| REQUIREMENT |
Below are several records. Retype exactly those lines running from the one with "forwards, upwards, pearl)" through the one with "import math", end lines included, and no others.

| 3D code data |
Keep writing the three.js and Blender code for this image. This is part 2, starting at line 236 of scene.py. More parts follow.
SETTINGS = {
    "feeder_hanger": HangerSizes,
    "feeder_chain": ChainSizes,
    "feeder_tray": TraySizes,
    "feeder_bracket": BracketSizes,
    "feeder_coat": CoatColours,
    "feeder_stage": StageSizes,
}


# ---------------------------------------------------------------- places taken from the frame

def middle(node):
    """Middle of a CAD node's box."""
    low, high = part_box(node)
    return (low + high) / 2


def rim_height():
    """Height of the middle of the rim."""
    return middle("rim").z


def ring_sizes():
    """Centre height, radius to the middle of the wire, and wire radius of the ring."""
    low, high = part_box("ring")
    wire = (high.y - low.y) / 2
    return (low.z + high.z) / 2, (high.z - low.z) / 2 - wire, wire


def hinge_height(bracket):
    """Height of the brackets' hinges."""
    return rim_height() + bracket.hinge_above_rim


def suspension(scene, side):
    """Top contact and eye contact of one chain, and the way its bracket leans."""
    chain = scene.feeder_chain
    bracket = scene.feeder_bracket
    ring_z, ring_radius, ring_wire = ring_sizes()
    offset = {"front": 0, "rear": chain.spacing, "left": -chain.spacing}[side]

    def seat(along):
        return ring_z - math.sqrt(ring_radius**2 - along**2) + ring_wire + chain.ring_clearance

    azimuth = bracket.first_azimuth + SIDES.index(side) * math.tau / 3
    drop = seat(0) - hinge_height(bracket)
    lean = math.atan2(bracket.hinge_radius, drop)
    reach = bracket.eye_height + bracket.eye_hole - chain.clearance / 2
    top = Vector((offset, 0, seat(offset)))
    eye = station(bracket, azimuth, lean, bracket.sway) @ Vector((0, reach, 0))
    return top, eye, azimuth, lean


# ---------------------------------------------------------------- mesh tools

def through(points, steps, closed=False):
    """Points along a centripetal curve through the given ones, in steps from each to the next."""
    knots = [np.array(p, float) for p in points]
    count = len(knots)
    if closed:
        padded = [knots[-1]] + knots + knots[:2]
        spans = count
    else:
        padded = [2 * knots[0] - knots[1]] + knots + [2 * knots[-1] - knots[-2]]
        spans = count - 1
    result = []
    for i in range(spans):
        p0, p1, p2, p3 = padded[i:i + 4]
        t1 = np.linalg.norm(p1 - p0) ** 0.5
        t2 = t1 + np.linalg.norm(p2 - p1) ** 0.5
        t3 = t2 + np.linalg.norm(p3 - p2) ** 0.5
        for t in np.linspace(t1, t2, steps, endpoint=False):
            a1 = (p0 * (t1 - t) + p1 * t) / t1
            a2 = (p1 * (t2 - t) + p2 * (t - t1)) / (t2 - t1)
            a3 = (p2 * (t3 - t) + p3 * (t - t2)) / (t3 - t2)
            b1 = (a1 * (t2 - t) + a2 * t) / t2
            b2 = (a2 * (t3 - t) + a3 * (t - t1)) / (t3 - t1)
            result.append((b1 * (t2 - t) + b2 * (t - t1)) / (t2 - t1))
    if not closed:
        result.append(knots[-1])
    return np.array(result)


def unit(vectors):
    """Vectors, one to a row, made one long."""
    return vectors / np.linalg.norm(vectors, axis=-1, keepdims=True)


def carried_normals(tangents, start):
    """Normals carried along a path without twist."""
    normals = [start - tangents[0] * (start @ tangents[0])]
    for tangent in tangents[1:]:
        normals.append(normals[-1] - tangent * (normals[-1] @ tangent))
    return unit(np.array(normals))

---

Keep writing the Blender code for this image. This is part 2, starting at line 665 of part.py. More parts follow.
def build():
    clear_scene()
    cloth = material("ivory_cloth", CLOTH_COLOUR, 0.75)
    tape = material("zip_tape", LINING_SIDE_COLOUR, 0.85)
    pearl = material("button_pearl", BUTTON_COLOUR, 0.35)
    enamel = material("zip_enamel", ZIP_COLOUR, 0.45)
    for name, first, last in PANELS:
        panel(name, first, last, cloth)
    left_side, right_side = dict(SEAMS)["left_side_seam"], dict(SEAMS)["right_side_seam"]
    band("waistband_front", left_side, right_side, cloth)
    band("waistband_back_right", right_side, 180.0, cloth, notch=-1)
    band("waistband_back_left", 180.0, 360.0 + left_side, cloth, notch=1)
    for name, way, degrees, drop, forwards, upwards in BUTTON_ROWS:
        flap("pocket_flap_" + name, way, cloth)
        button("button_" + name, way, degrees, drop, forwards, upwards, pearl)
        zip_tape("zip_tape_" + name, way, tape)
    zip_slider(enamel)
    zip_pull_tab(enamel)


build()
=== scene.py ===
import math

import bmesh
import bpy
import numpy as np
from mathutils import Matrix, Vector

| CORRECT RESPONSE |
        button("button_" + name, way, degrees, drop, forwards, upwards, pearl)
        zip_tape("zip_tape_" + name, way, tape)
    zip_slider(enamel)
    zip_pull_tab(enamel)


build()
=== scene.py ===
import math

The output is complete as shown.